> Given problem
Give again, word for word, each line from the top of the listing through the line that holds "the dried calyx".

^^^^^^^^^^^^^^^^

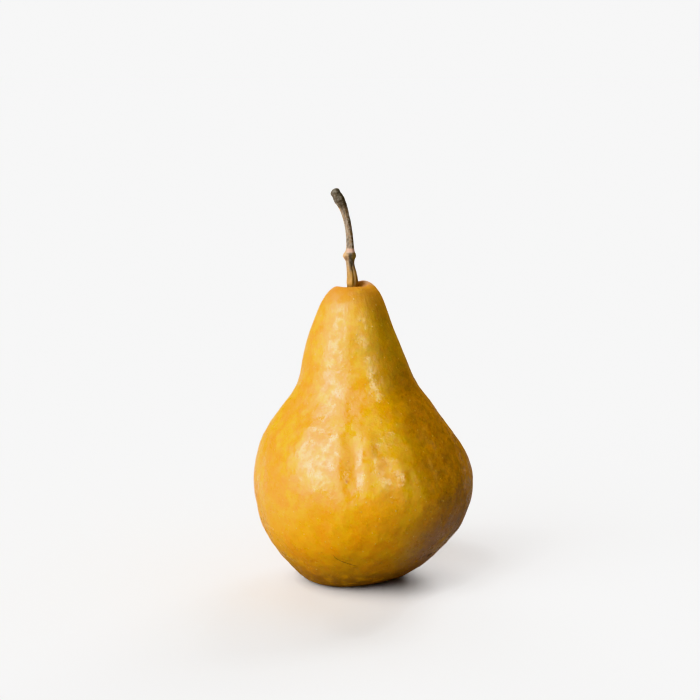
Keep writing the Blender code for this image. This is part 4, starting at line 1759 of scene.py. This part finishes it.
class PEAR_OT_grow_calyx(bpy.types.Operator):
    """Grow the dried calyx in the basin underneath"""

    bl_idname = "pear.grow_calyx"
    bl_label = "Grow calyx"

    def execute(self, context):
        grow_calyx(context.scene.pear_calyx)
        return {"FINISHED"}


class PEAR_OT_set_stage(bpy.types.Operator):
    """Set the pale floor, the soft lights and the camera"""

    bl_idname = "pear.set_stage"
    bl_label = "Set stage"

    def execute(self, context):
        set_stage(context.scene.pear_stage)
        return {"FINISHED"}


SETTINGS = {
    "pear_skin": PearSkinSettings,
    "pear_lenticels": PearLenticelSettings,
    "pear_scars": PearScarSettings,
    "pear_stem": PearStemSettings,
    "pear_calyx": PearCalyxSettings,
    "pear_stage": PearStageSettings,
}
OPERATORS = {
    "pear_skin": PEAR_OT_grow_skin,
    "pear_lenticels": PEAR_OT_grow_lenticels,
    "pear_scars": PEAR_OT_grow_scars,
    "pear_stem": PEAR_OT_grow_stem,
    "pear_calyx": PEAR_OT_grow_calyx,
    "pear_stage": PEAR_OT_set_stage,
}


class PEAR_PT_panel(bpy.types.Panel):
    """Lists what each operator makes, with its settings"""

    bl_idname = "PEAR_PT_panel"
    bl_label = "Bosc pear"
    bl_space_type = "VIEW_3D"
    bl_region_type = "UI"
    bl_category = "Pear"

    def draw(self, context):
        for name, operator in OPERATORS.items():
            box = self.layout.box()
            box.operator(operator.bl_idname)
            settings = getattr(context.scene, name)
            for label in SETTINGS[name].__annotations__:
                box.prop(settings, label)


def register():
    for name, settings in SETTINGS.items():
        bpy.utils.register_class(settings)
        setattr(bpy.types.Scene, name, bpy.props.PointerProperty(type=settings))
    for operator in OPERATORS.values():
        bpy.utils.register_class(operator)
    bpy.utils.register_class(PEAR_PT_panel)


def unregister():
    bpy.utils.unregister_class(PEAR_PT_panel)
    for operator in reversed(OPERATORS.values()):
        bpy.utils.unregister_class(operator)
    for name, settings in reversed(SETTINGS.items()):
        delattr(bpy.types.Scene, name)
        bpy.utils.unregister_class(settings)


def main():
    register()
    bpy.ops.pear.set_stage()
    bpy.ops.pear.grow_skin()
    bpy.ops.pear.grow_lenticels()
    bpy.ops.pear.grow_scars()
    bpy.ops.pear.grow_stem()
    bpy.ops.pear.grow_calyx()


if __name__ == "__main__":
    main()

^^^^^^^^^^^^^^^^

> Answer to the exercise
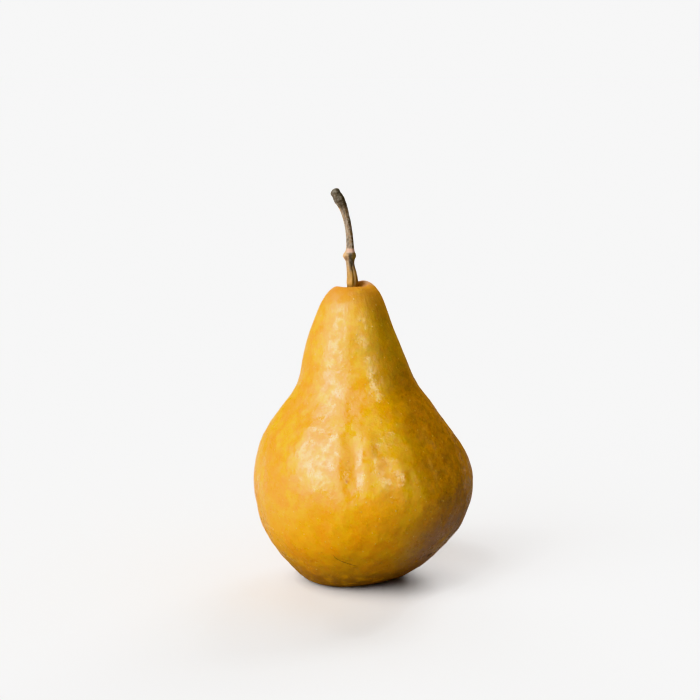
Keep writing the Blender code for this image. This is part 4, starting at line 1759 of scene.py. This part finishes it.
class PEAR_OT_grow_calyx(bpy.types.Operator):
    """Grow the dried calyx in the basin underneath"""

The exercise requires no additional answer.